The case that it's not great: The core issue isn't really the short tenure — it's that you withheld information you knew was material to their hiring decision. You even acknowledged this: "I'm pretty sure they wouldn't have hired me if I did." That's the uncomfortable part. You'd be accepting a role under false pretenses, and they'll invest real time and money in onboarding you for a return that doesn't pan out. The hiring manager may also take heat for it internally.

My honest take: The guilt you're feeling is tracking something real — the asymmetry of information. That said, I don't think this rises to a serious ethical violation. It's in a gray zone. People accept jobs while continuing to interview elsewhere all the time, and no one considers that wrong, even though the dynamic is similar.

What might help clarify your thinking: How would you feel if you were the hiring manager and found out two months in? If the answer is "I'd be frustrated but I'd understand," that's probably a signal it's survivable. If the answer is "I'd feel genuinely deceived," that might be worth sitting with more.

A practical middle path worth considering: Could you negotiate a part-time or contract arrangement with this company instead? You'd be more honest about your availability, they get some help without overcommitting, and you get income. Worth a shot before fully committing either way.

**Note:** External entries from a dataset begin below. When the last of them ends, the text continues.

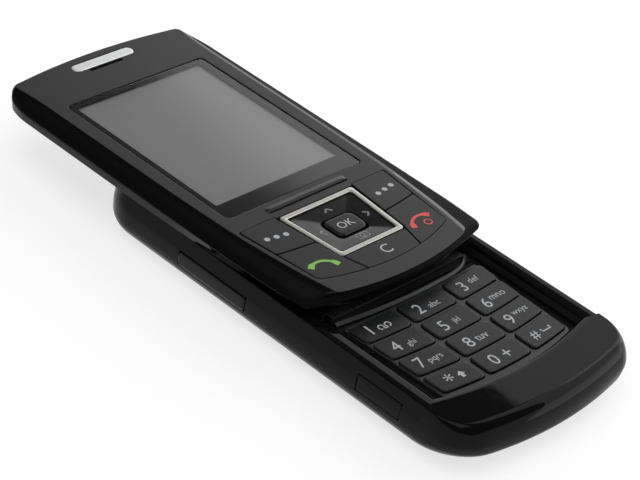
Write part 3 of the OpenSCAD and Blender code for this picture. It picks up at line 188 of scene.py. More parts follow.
# Acrylic light guide with a frosted film
frosted_acrylic = moulding("frosted_light_guide", "#dadad6", "#e6e6e2", (0.4, 0.5), 0.4, 0.001)


def display_panel():
    """Display module seen through its window: an unlit reflective panel, mid grey, with the faintest trace of its
    columns and a sheen that its film spreads wide."""
    column_pitch = 0.17
    material, tree, place = start("unlit_display_panel")
    bands = {"Scale": 1000 / column_pitch / 20, "wave_type": "BANDS", "bands_direction": "X", "Distortion": 0.0}
    lines = add(tree, "ShaderNodeTexWave", bands, {"Vector": place}).outputs["Fac"]
    colour = blend(tree, "#b3b3b3", "#b6b6b6", lines)
    shader = add(tree, "ShaderNodeBsdfPrincipled", {"Roughness": 0.3}, {"Base Color": colour})
    end(tree, shader.outputs["BSDF"])
    return material


def clear_window(name, tint):
    """A clear window of acrylic or glass. It lets the view through with a tint, and its face reflects by Fresnel."""
    material, tree, place = start(name)
    wear = add(tree, "ShaderNodeTexNoise", {"Scale": 40.0, "Detail": 1.0}, {"Vector": place}).outputs["Fac"]
    gloss = add(tree, "ShaderNodeMapRange", {"To Min": 0.09, "To Max": 0.12}, {"Value": wear})
    edge = add(tree, "ShaderNodeFresnel", {"IOR": 1.49}).outputs["Fac"]
    through = add(tree, "ShaderNodeBsdfTransparent", {"Color": linear(tint)})
    shine = add(tree, "ShaderNodeBsdfGlossy", {"Color": linear("#fafafa")}, {"Roughness": gloss.outputs["Result"]})
    both = add(tree, "ShaderNodeMixShader", links={0: edge, 1: through.outputs[0], 2: shine.outputs[0]})
    end(tree, both.outputs[0])
    return material


panel = display_panel()
window_acrylic = clear_window("hard_coated_acrylic", "#f4f4f5")
lens_glass = clear_window("camera_window_glass", "#8e90a0")


# ---------- curves and surfaces ----------
def unit(v):
    """Vectors along the last axis at length one."""
    return v / np.maximum(np.linalg.norm(v, axis=-1, keepdims=True), 1e-9)


def xy(x, y):
    """Points in the plane from their coordinates, either of which may be one number for all."""
    return np.stack(np.broadcast_arrays(x, y), -1)


def soft_path(controls, cuts, bend=6):
    """A run of controls with rounded corners. At each inner control the run is left a cut before the corner and met
    again a cut past it, along a circular arc written as a rational quadratic curve whose middle weight is the cosine
    of half the turn. A control whose cut is 0 stays a single point. A control may be a point or a whole ring."""
    c = np.asarray(controls, float)
    t = np.linspace(0, 1, bend + 1).reshape(-1, *[1] * (c.ndim - 1))
    rows = [c[:1]]
    for i in range(1, len(c) - 1):
        if cuts[i] == 0:
            rows.append(c[i:i + 1])
            continue
        back, ahead = c[i - 1] - c[i], c[i + 1] - c[i]
        reach = np.linalg.norm([back, ahead], axis=-1, keepdims=True).min(0)
        cut = np.minimum(cuts[i], 0.48 * reach)
        back, ahead = unit(back), unit(ahead)
        weight = np.sqrt(np.clip((1 - (back * ahead).sum(-1, keepdims=True)) / 2, 0, 1))
        a, b, m = (1 - t) ** 2, t ** 2, 2 * weight * t * (1 - t)
        rows.append((a * (c[i] + cut * back) + m * c[i] + b * (c[i] + cut * ahead)) / (a + m + b))
    rows.append(c[-1:])
    return np.concatenate(rows)


def soft_loop(controls, cuts, bend=6):
    """A closed outline with rounded corners, begun in the middle of the run that closes it."""
    c = np.asarray(controls, float)
    middle = (c[0] + c[-1])[None] / 2
    return soft_path(np.concatenate([middle, c, middle]), [0, *cuts, 0], bend)[:-1]


def mirrored(half):
    """The right half of an outline, run from the middle below to the middle above, completed on the left."""
    return np.concatenate([half, (half * [-1, 1])[-2:0:-1]])


def grow(outline, d):
    """A closed outline moved outwards by d along its normals, each from the run between its two neighbours."""
    along = unit(unit(np.roll(outline, -1, 0) - outline) + unit(outline - np.roll(outline, 1, 0)))
    return outline + d * xy(along[:, 1], -along[:, 0])


def lift(outline, z):
    """An outline in the plane set at height z."""
    return np.column_stack([outline, np.broadcast_to(z, len(outline))])


def skin(rows, closed=True, flip=False, tint=0):
    """The quads between neighbouring rows of points. Rows that run anticlockwise and climb face outwards."""
    m, n = rows.shape[:2]
    i, j = np.arange(m - 1)[:, None] * n, np.arange(n if closed else n - 1)[None]
    k = (j + 1) % n
    quads = np.stack([i + j, i + k, i + n + k, i + n + j], -1).reshape(-1, 4)
    return rows.reshape(-1, 3), quads[:, ::-1] if flip else quads, tint


def inside(points, outline):
    """True for points within a closed outline, by counting how often a ray along x crosses it."""
    x, y = points[:, 0, None], points[:, 1, None]
    (ax, ay), (bx, by) = outline.T, np.roll(outline, -1, 0).T
    over = (ay > y) != (by > y)
    reach = ax + (y - ay) * (bx - ax) / np.where(np.abs(by - ay) < 1e-12, 1e-12, by - ay)
    return (over & (x < reach)).sum(1) % 2 == 1


def faced(flat, faces, up=True):
    """Flat triangles, each turned over where it doesn't face up, or down when up is false."""
    a, b, c = flat[faces].transpose(1, 0, 2)
    turn = (b - a)[:, 0] * (c - a)[:, 1] - (b - a)[:, 1] * (c - a)[:, 0]
    return np.where(((turn > 0) != up)[:, None], faces[:, ::-1], faces)


def lid(outline, z, holes=(), lines=(), up=True, tint=0):
    """A face inside an outline and round its holes, by triangulation. Lines are further edges that it keeps."""
    loops = [outline, *holes]
    points = np.concatenate([*loops, *lines])
    edges, first = [], 0
    for k, loop in enumerate([*loops, *lines]):
        n = np.arange(first, first + len(loop))
        pairs = np.stack([n, np.roll(n, -1)], -1)
        edges.append(pairs if k < len(loops) else pairs[:-1])
        first += len(loop)
    out = delaunay_2d_cdt([Vector(p) for p in points], np.concatenate(edges).tolist(), [], 1, 1e-5)
    flat, faces = np.array([tuple(v) for v in out[0]]), np.array(out[2])
    for hole in holes:
        faces = faces[~inside(flat[faces].mean(1), hole)]
    faces = faced(flat, faces, up)
    return lift(flat, z), faces, tint


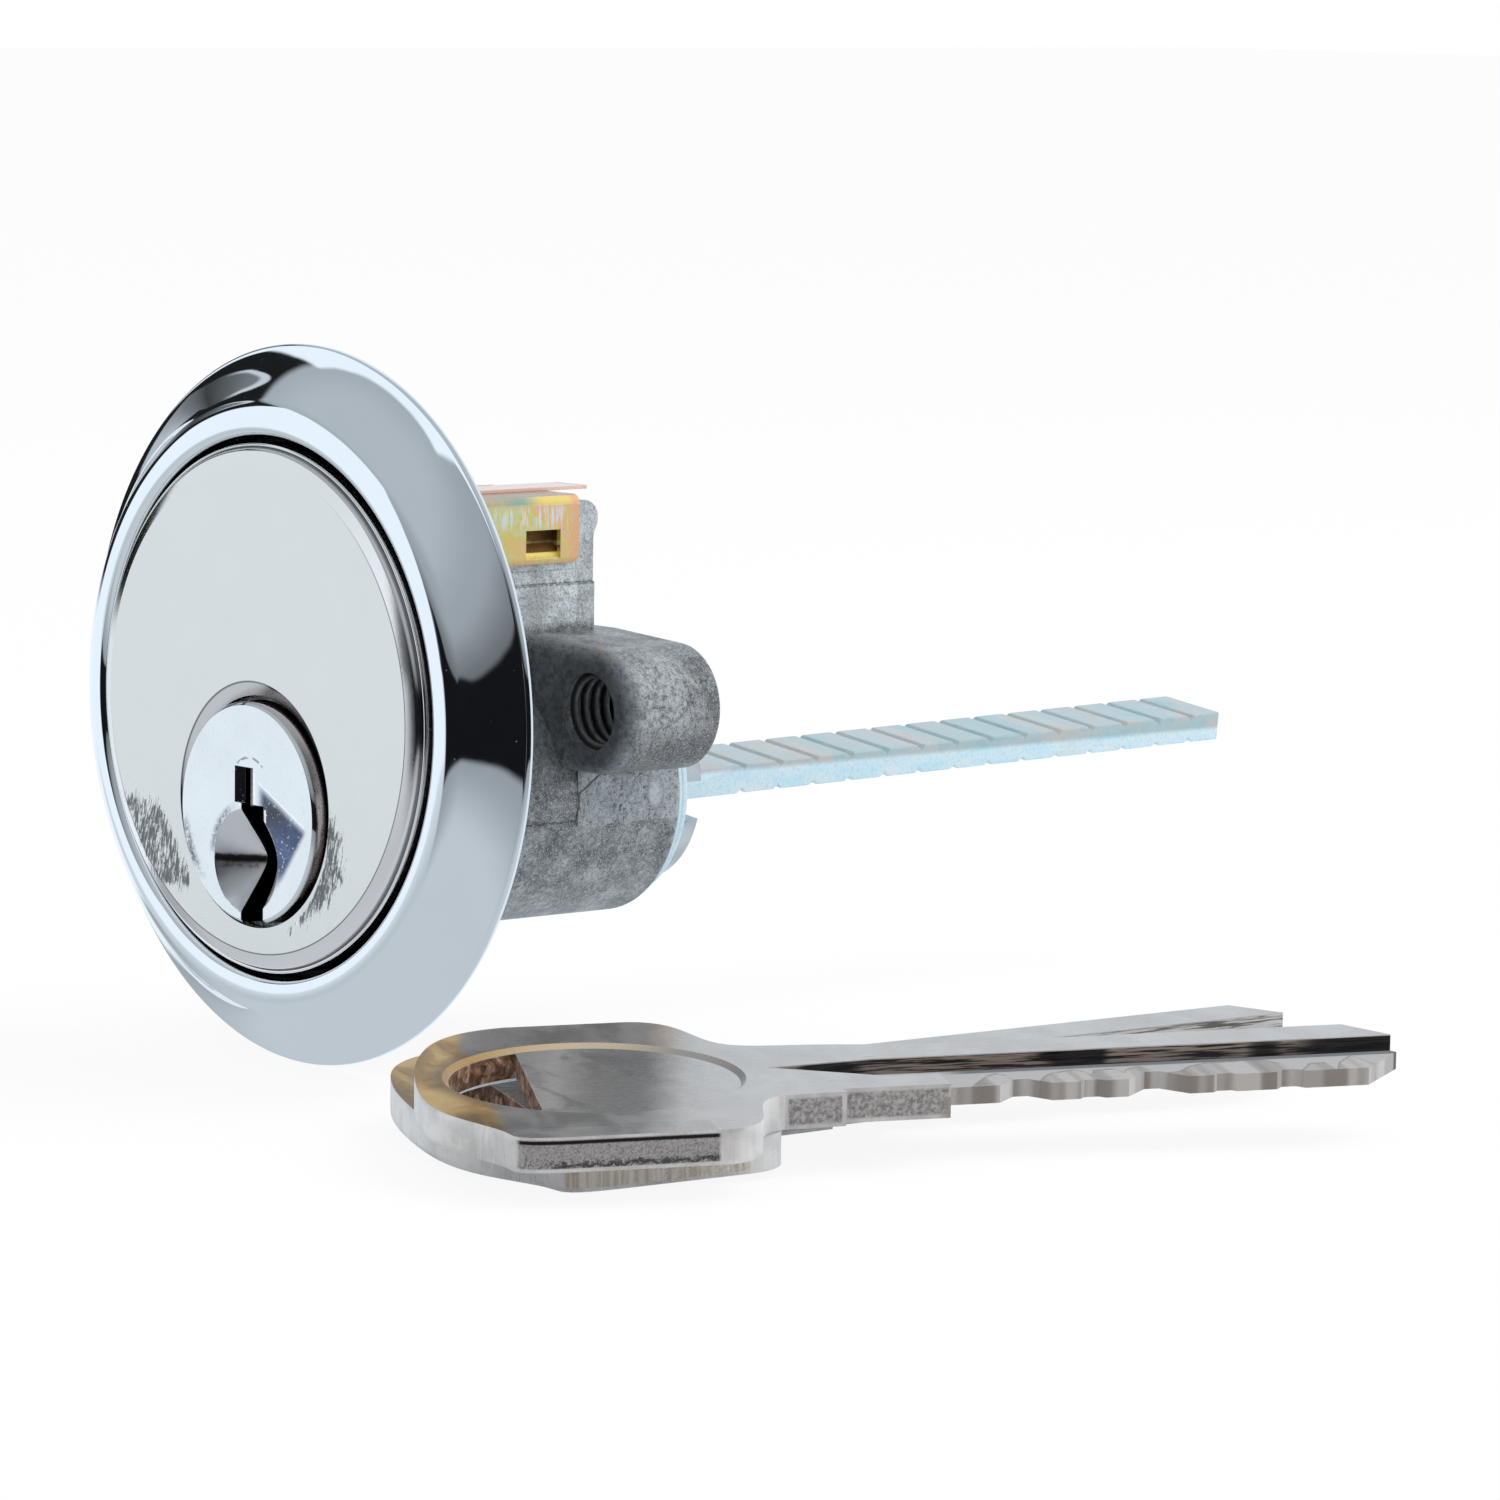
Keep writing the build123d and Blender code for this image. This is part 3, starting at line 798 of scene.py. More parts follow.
# %% The sink round the plug, and the dark sides
sink = n.step(y, -4.17, -4.12)
near_plug = n.step(n.reach(x, z, (0, SINK_Z)), 7.85, 7.8)
colour = n.mix(n.times(sink, near_plug), colour, grey(0.90, (1.04, 0.99, 0.99)))
# Painted shade: a thin dark ring along the lower half of the hole's edge.
rim = n.reach(x, z, (0, SINK_Z))
colour = n.mix(
    n.times(n.inside(rim, 7.68, 7.78, 0.04), n.step(z, -12, -6), 0.75), colour, grey(0.07)
)
# Painted shade: the cap's side behind the bead and the deep part of the hole are made dark.
skirt = n.times(n.step(y, -3.45, -2.9), n.step(out, 16.3, 16.4))
hole = n.times(n.step(y, -3.66, -3.5), n.step(out, 15.0, 14.5))
dark = n.math("MAXIMUM", skirt, hole)
print("the sink sits", SINK_Z - PLUG_Z, "mm above the plug's centre")

# %% [markdown]
# Rubbed scratches
#
# The photograph shows two rubbed patches beside the plug. Random lines over the whole face
# look fake, so the patches are bounded first: one on the left, one low on the right, fading
# outwards. In them a long stretched cloud, tipped by 12 degrees, is cut at a level, and the
# higher the wear, the lower the level, so that scratches crowd together where the rubbing
# was hardest.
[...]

Whatever you decide, you're clearly not approaching this callously — and that matters.


If you hate your job is it likely just a bad fit or is that just life?


I might be generalizing too much . I know there is no perfect job but I don't want to be that person that hates coming into the workplace everyday. Sometimes I think its really about fit and whether you like doing what you do everyday. Sometimes i think people have no idea what they're getting into and once they are they realize its not their style or what they imagined.


Jobadvisor


This is a really thoughtful question, and honestly the answer is probably both — but the proportion matters a lot.

Some dissatisfaction is just life. Even people who genuinely love their careers have stretches where work feels draining, boring, or frustrating. Deadlines, difficult coworkers, bureaucracy — those exist everywhere. Anyone who tells you every day is fulfilling is probably not being fully honest.

But chronic dread is usually a signal, not a norm. There's a real difference between "this week is rough" and "I dread Sunday evenings." The latter tends to point to one of a few specific things:

  • Bad fit with the work itself — the daily tasks just don't suit how your brain works or what energizes you
  • Bad fit with the culture — the environment, values, or pace clash with who you are
  • Bad management — this one is massively underrated; people often don't leave jobs, they leave managers
  • Wrong industry — you might like the role but hate the context it's in (or vice versa)

You're also right that most people don't really know what a job is until they're in it. The gap between how a role is described and what it actually feels like day-to-day can be enormous. That's not a personal failure — it's just hard to know from the outside.

The honest framing I'd offer: if you hate your job, it almost certainly is about fit — but fit is multi-layered. It might be the work, the place, the people, or the stage of life you're in. The mistake people make is assuming that because this job is miserable, all jobs will be. That's rarely true.

What's making you ask — is something specific going on at work?